Pam left Australia at 20, after accepting a job as a photographer assisting an astrophysicist. Together, the pair drove a Volkswagen from Calcutta to London. This journey proved inspirational, and Pam has continued to travel, and travel be a theme in his work. As Gary Dufour noted in his essay in Indian Ocean Journals (Steidl, 2000): "Each photograph is shaped by incidents experienced as a traveller. His photographs extend upon the tradition of the gazetteer; each photograph a record of an experience, a personal account of an encounter somewhere in the world. Each glimpse is part of an unfolding story rather than simply a record of a place observed. While travel underscores his production Pam’s photographs are not the accidental evidence of a tourist."

Pam has worked in Asian countries, Europe, Australia, and the Indian Ocean Rim cultures including India, Pakistan, Myanmar, Yemen, Tanzania, Mauritius, Madagascar, the Cocos and Christmas Islands. The images leave the viewer, as Tim Winton said in Going East (Marval 1992), "grateful for having been taken so mysteriously by surprise and so far and sweetly abroad."

He has published work in journals and is represented in major public and private collections in Australia, Great Britain, France and Japan.

Pam is the subject of episode five of the television series Visual Instincts (Artemis International, 1989).

He currently teaches photomedia at Edith Cowan University, Perth, Western Australia.

==Publications==
===Publications by Pam===
- Max Pam: From Eastern Fluency to Southern Recall: Photographs 1980-1985. Art Gallery of Western Australia, 1986.
- Visual Instincts: Contemporary Australian Photography. Canberra: Australian Government Publishing Service, 1989. Edited by Max Pam. Work by Max Pam, Fiona Margaret Hall, Emmanuel Angelicas, The After 200 Years Project, Grant Mudford and Jon Lewis.
- Going East: Two Decades of Asian Photography. Paris: Marval, 1992.
- Human Eye: Max Pam: Photographs 1970-1992. Nara: Nara Sogo Museum of Art, 1992. OCLC 221427711. Exhibition catalogue.
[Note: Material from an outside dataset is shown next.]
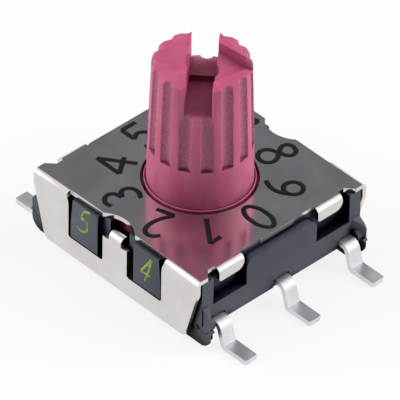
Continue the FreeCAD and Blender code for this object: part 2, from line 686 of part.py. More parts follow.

Introduction by David Langsam.
- Max Pam: Collection L'oiseau Rare. Paris: Filigranes, 1999.
- Ethiopia. Toulouse: Les Imaginayres, 1999.
- Indian Ocean Journals. Göttingen: Steidl, 2000. With Patrick Remy. Introduction text by Gary Dufour.
- Kailash. Toulouse: Les Imaginayres, 2002.
- Atlas Monographs. Sydney, Australia: T&G Publishing, 2009. With the writer Stephen Muecke.
- "Atlas Monographs-Limited editions Volume 1 and 2." Sydney, Australia: T&G Publishing.
- "Ramadan in Yemen." Paris: Bessard, 2012.
- "Narcolepsy." Sydney: T&G Publishing. With Bob Charles, 2012.
- Contingency in Madagascar. Bristol, UK: Intellect, 2013. ISBN 9781841504742. With Stephen Muecke.
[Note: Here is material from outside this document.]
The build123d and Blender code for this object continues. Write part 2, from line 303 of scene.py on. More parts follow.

===Publications with contributions by Pam===
- Conversations with Contemporary Photographers. New York, NY: Umbrage, 2005. ISBN 978-1884167485. Transcript of a conversation between Pam and Pablo Ortiz Monasterio. Pp. 150. Also includes contributions from Philip-Lorca diCorcia and Nan Richardson; Javier Vallhonrat and Santiago Olma; Miguel Rio Branco and Tereza Siza; Duane Michals and Enrica Vigano; Bernard Plossu and Juan Manual Bonet; Alex Webb and Max Kozloff; John Foncuberta and Cristina Zeklich.

==Major exhibitions==

- 1973: University of Melbourne, Melbourne.
- 1986: Max Pam: 1980-1985, Art Gallery of Western Australia, Perth.
- 1990: Max Pam: 1971-1990, Comptoir de la Photo, Paris.
- 1992: Max Pam: Retrospective, Nara Sogo Museum of Art, Nara, Japan.
- 1999: Signature Works - 25th Anniversary Exhibition, Australian Centre for Photography, Sydney.
- 2002: Meridian - Focus on Contemporary Australian Art, Museum of Contemporary Art, Sydney.
- 2002: Red Light, Australian Centre for Photography, Sydney.
- 2004: stripTEASE - Max Pam, Australian Centre for Photography, Sydney; Australian Embassy, Paris.

==Awards==
- 1992: Going East won the Grand Prix du Livre Photographique
- 2010: Atlas Monographs won Best Photography Book of the Year, international category, PHotoEspaña, published by T&G Publishing (Australia).